— Start DATA ENTRIES —

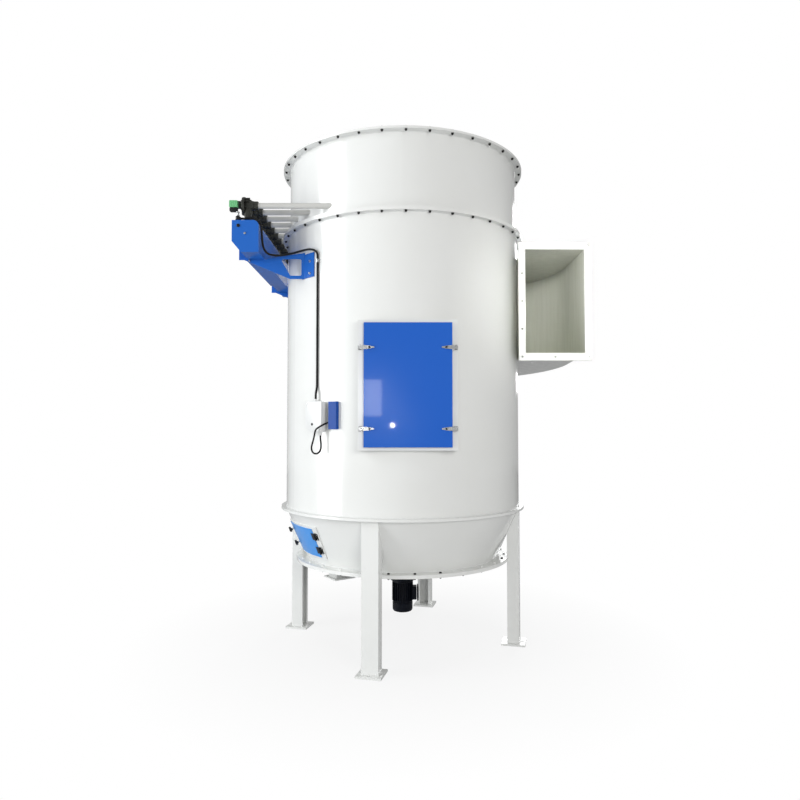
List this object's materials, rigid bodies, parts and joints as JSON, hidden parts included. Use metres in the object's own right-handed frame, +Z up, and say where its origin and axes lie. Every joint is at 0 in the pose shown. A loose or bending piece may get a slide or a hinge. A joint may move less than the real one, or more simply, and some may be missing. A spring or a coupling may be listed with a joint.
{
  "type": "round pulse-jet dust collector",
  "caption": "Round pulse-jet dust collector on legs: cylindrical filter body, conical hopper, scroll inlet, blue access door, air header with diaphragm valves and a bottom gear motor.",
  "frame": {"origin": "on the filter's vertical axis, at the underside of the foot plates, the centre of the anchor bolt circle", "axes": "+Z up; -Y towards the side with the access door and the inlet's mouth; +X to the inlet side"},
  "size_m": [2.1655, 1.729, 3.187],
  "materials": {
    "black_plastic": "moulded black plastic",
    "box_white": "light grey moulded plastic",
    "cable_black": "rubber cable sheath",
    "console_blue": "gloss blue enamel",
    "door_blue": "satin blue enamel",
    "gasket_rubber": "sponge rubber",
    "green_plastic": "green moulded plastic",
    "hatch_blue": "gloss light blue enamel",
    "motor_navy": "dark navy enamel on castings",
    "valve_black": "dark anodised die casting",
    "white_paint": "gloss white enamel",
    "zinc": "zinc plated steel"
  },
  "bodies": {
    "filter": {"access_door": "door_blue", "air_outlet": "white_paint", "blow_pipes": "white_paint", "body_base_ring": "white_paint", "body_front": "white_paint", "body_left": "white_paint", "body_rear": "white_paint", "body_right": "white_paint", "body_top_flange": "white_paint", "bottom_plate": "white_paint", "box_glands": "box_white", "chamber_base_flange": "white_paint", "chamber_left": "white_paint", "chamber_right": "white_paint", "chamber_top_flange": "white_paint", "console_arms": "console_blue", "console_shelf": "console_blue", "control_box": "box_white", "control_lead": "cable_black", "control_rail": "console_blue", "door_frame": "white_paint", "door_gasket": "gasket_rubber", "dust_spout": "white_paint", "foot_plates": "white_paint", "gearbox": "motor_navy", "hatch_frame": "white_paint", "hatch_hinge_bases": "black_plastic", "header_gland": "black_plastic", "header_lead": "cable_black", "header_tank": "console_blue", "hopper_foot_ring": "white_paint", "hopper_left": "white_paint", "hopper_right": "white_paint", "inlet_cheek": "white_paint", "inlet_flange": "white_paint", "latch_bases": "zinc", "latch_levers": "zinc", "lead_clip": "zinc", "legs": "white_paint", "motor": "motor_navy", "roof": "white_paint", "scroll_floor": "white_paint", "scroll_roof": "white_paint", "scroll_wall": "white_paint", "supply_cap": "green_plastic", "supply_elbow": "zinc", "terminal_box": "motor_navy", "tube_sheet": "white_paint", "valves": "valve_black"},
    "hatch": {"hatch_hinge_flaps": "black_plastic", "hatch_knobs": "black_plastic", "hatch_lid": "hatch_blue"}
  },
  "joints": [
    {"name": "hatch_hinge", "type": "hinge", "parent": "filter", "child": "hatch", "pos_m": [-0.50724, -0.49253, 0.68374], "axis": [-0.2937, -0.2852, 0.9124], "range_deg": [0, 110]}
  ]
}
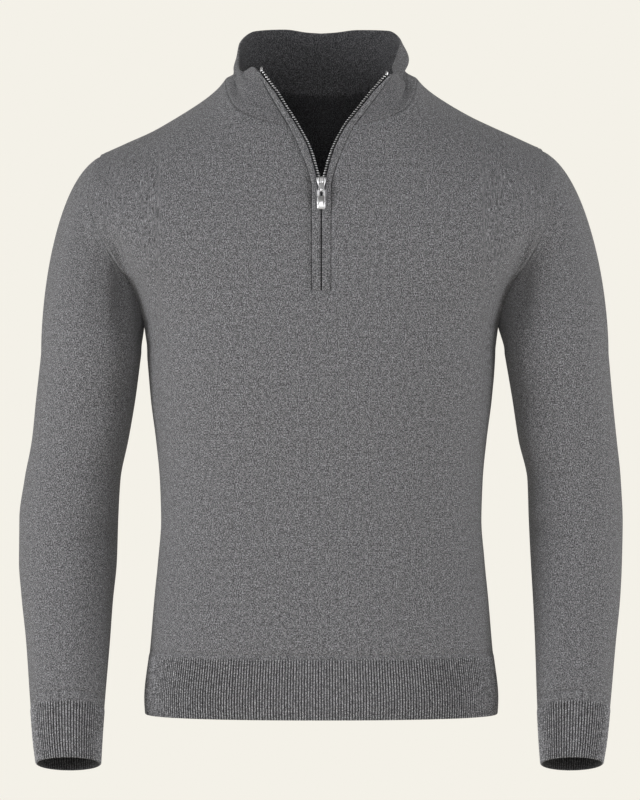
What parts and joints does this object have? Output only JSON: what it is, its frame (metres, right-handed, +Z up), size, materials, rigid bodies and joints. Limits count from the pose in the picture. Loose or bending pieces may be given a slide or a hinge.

— End DATA ENTRIES —

Each entry above is to be quoted exactly.

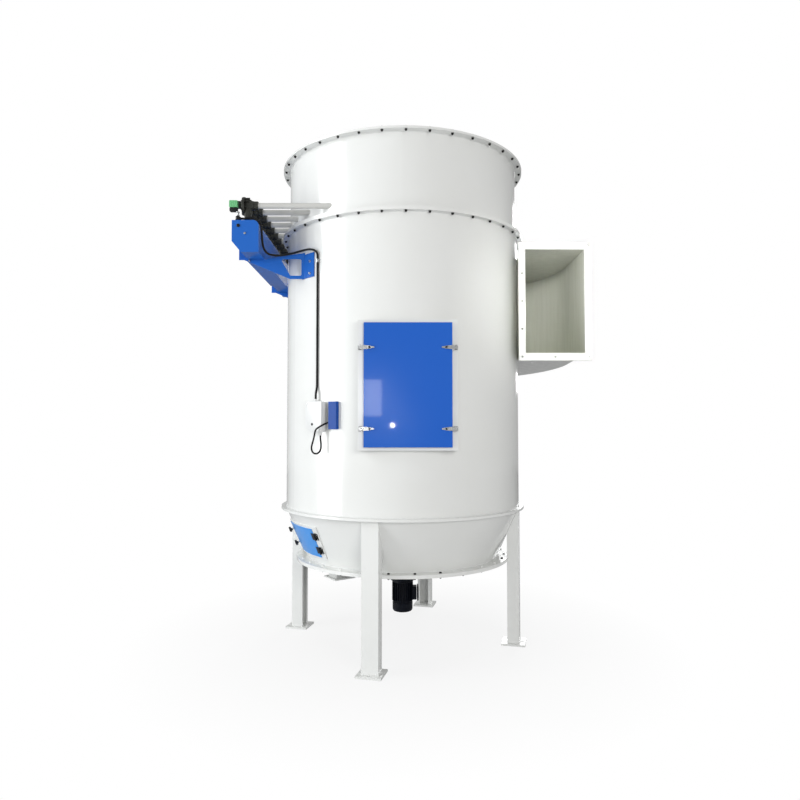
List this object's materials, rigid bodies, parts and joints as JSON, hidden parts included. Use metres in the object's own right-handed frame, +Z up, and say where its origin and axes lie. Every joint is at 0 in the pose shown. A loose or bending piece may get a slide or a hinge. A joint may move less than the real one, or more simply, and some may be missing. A spring or a coupling may be listed with a joint.
{
  "type": "round pulse-jet dust collector",
  "caption": "Round pulse-jet dust collector on legs: cylindrical filter body, conical hopper, scroll inlet, blue access door, air header with diaphragm valves and a bottom gear motor.",
  "frame": {"origin": "on the filter's vertical axis, at the underside of the foot plates, the centre of the anchor bolt circle", "axes": "+Z up; -Y towards the side with the access door and the inlet's mouth; +X to the inlet side"},
  "size_m": [2.1655, 1.729, 3.187],
  "materials": {
    "black_plastic": "moulded black plastic",
    "box_white": "light grey moulded plastic",
    "cable_black": "rubber cable sheath",
    "console_blue": "gloss blue enamel",
    "door_blue": "satin blue enamel",
    "gasket_rubber": "sponge rubber",
    "green_plastic": "green moulded plastic",
    "hatch_blue": "gloss light blue enamel",
    "motor_navy": "dark navy enamel on castings",
    "valve_black": "dark anodised die casting",
    "white_paint": "gloss white enamel",
    "zinc": "zinc plated steel"
  },
  "bodies": {
    "filter": {"access_door": "door_blue", "air_outlet": "white_paint", "blow_pipes": "white_paint", "body_base_ring": "white_paint", "body_front": "white_paint", "body_left": "white_paint", "body_rear": "white_paint", "body_right": "white_paint", "body_top_flange": "white_paint", "bottom_plate": "white_paint", "box_glands": "box_white", "chamber_base_flange": "white_paint", "chamber_left": "white_paint", "chamber_right": "white_paint", "chamber_top_flange": "white_paint", "console_arms": "console_blue", "console_shelf": "console_blue", "control_box": "box_white", "control_lead": "cable_black", "control_rail": "console_blue", "door_frame": "white_paint", "door_gasket": "gasket_rubber", "dust_spout": "white_paint", "foot_plates": "white_paint", "gearbox": "motor_navy", "hatch_frame": "white_paint", "hatch_hinge_bases": "black_plastic", "header_gland": "black_plastic", "header_lead": "cable_black", "header_tank": "console_blue", "hopper_foot_ring": "white_paint", "hopper_left": "white_paint", "hopper_right": "white_paint", "inlet_cheek": "white_paint", "inlet_flange": "white_paint", "latch_bases": "zinc", "latch_levers": "zinc", "lead_clip": "zinc", "legs": "white_paint", "motor": "motor_navy", "roof": "white_paint", "scroll_floor": "white_paint", "scroll_roof": "white_paint", "scroll_wall": "white_paint", "supply_cap": "green_plastic", "supply_elbow": "zinc", "terminal_box": "motor_navy", "tube_sheet": "white_paint", "valves": "valve_black"},
    "hatch": {"hatch_hinge_flaps": "black_plastic", "hatch_knobs": "black_plastic", "hatch_lid": "hatch_blue"}
  },
  "joints": [
    {"name": "hatch_hinge", "type": "hinge", "parent": "filter", "child": "hatch", "pos_m": [-0.50724, -0.49253, 0.68374], "axis": [-0.2937, -0.2852, 0.9124], "range_deg": [0, 110]}
  ]
}
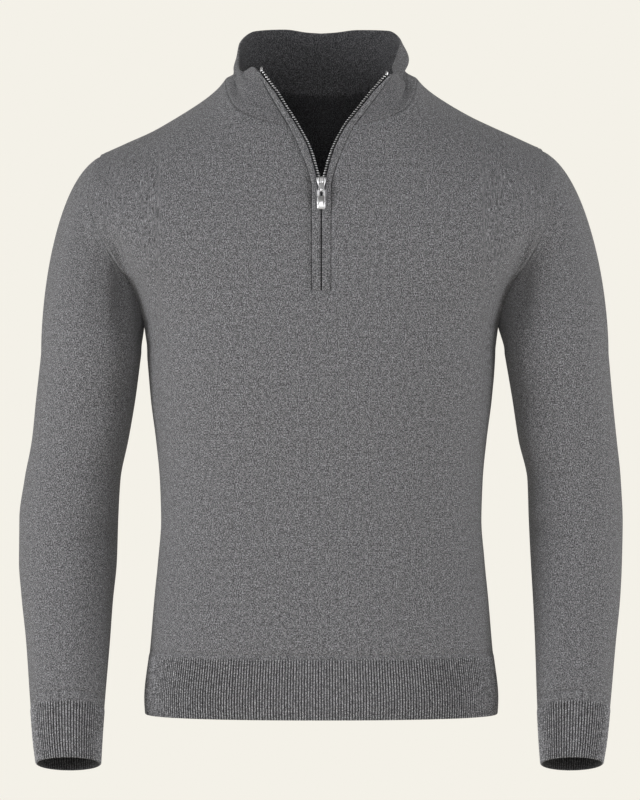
What parts and joints does this object have? Output only JSON: what it is, its frame (metres, right-handed, +Z up), size, materials, rigid bodies and joints. Limits count from the pose in the picture. Loose or bending pieces may be given a slide or a hinge.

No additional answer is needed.